I'm Pregnant Too!

iVillage Member
Registered: 01-02-2007
I'm Pregnant Too!
5
Tue, 01-02-2007 - 2:40am

So, my quick version... My husband and I have been together for 10 years, married for 5. We have a GREAT 2-year old daughter, and I'm now 3 months pregnant. I just need someone to talk to (not family yet). My husband has been having an "emotional" affair with a girl at work. I really do believe that nothing physical has happened. But, through all of this, and me finding out about her and him lying to me about her, the whole "divorce" thing has started to creep in. I don't know what to do. I never pictured myself here. He all of a sudden thinks that we "have nothing in common."

Please help or write back if anyone is out there. *sitting on the floor of a hotel bathroom (we are "supposedly" on vacation in Florida) crying and looking for support*

Thanks.

iVillage Member
Registered: 12-21-2006
Tue, 01-02-2007 - 2:58am
Hey I am online. shoot that must be hard to deal with. You will be ok! You really will!
that is an old line I think. I was married 28 years and my STBX said we had nothing in common. I guess he stayed for the kids and I suffered emotional and verbal abuse for 28 yrs. that can happen. you know. you can raise your kids alone if you have to so hang on.
My H worked construction and we were divorced two other time and I raised my little ones alone at that time!
iVillage Member
Registered: 12-21-2006
Tue, 01-02-2007 - 3:06am

to ssk2007 .........I was also 8 months pregnant when he finally agreed to marry me. I wanted him to move out if he wouldnt marry me and give the baby a name. what a big mistake
that was back in the late 70's and things were different then.
We had been living together......when I got pregnant. he wanted me to have an abortion
I said no and moved out and he helped me rent a small place and I made it on my own. I remember my first night there. The baby inside of me filled me with joy.
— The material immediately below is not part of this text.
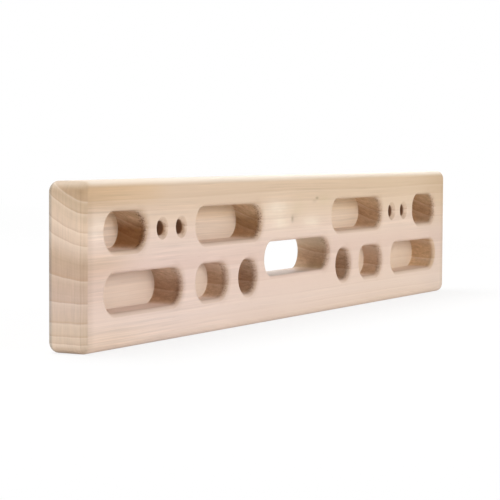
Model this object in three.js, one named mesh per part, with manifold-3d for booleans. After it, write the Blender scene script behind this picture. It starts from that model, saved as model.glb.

later he did come back and move back in .....but I know that feeling to be pregnant and feel so alone. but you will be ok. Many women are living decent lives and raising their kids either with a new H or alone. He will have to pay child support. You may also be able to get spousal support.
if you decide to stay .....then just do anything you can to put aside some cash and if this happens again then you will have something to fall back on. plus you have children together. you may even be able to get spousal support until you can get more training or whatever you need to do.

iVillage Member
Registered: 03-26-2003
Tue, 01-02-2007 - 3:53am
I'm sending you lots of cyber ((((((((hugs))))))))) I'm so sorry that you are going through this! Is he unwilling to end his EA? Is he the one talking about divorce, are you, or are both of you? Please, take care of you while you are going through this!

Photobucket

iVillage Member
Registered: 01-02-2007
Tue, 01-02-2007 - 7:27am

Well, when I found out about the EA, his first response was to be mad at ME for snooping around. Then, when he finally realized that I was hurt, we were able to talk. He now agrees that it was an EA (he doesn't like that term, and didn't know that it was at the time). But, when/if he has to choose between a "friendship" with this girl or our marriage, he has made it clear that I will be on the losing end of that battle!

Now, he just brings up things, like the we have nothing in common. Hinting around. Almost like he wants ME to be the one to take action. He wants an easy way out. The thing is that I don't want a divorce. I think that this could be worked out, but I don't think that he could/should be friends with the girl!!

I'm not *really* worried about the $$ issue of the divorce. I have a pretty decent education and a small business from home that I could possibly expand (plus all of the legal stuff). I am just torn and hurt over this b/c I always thought that we were so close. I never pictured us as the couple that would divorce. I thought that we could weather anything. Just not sure how to handle this. I really want him to see how he has hurt me, and forget about being friends with the other girl. I just don't get why that's so hard. He says that he loves me, but then doesn't "act" like it.

Well, that's all for now. I've got to go get dressed to go to Disney World. Try to be the "happy" family today, while I'm really screaming inside wanting security and out of this pain. Thanks for listening...

Shanee

iVillage Member
Registered: 12-15-2006
Tue, 01-02-2007 - 4:47pm
I was 6 months pregnant with our 3rd child when I told him to leave. I hated the fact of always wondering what he was doing. It was hard as hell but you will be amazed at how strong you can be when thrown into circumstances. There will be a lot of tears and feelings of worthlessness but here I am...5 years later and not regretting a moment. My ex on the other hand can not hold down a relationship due to his cheating. He never changed.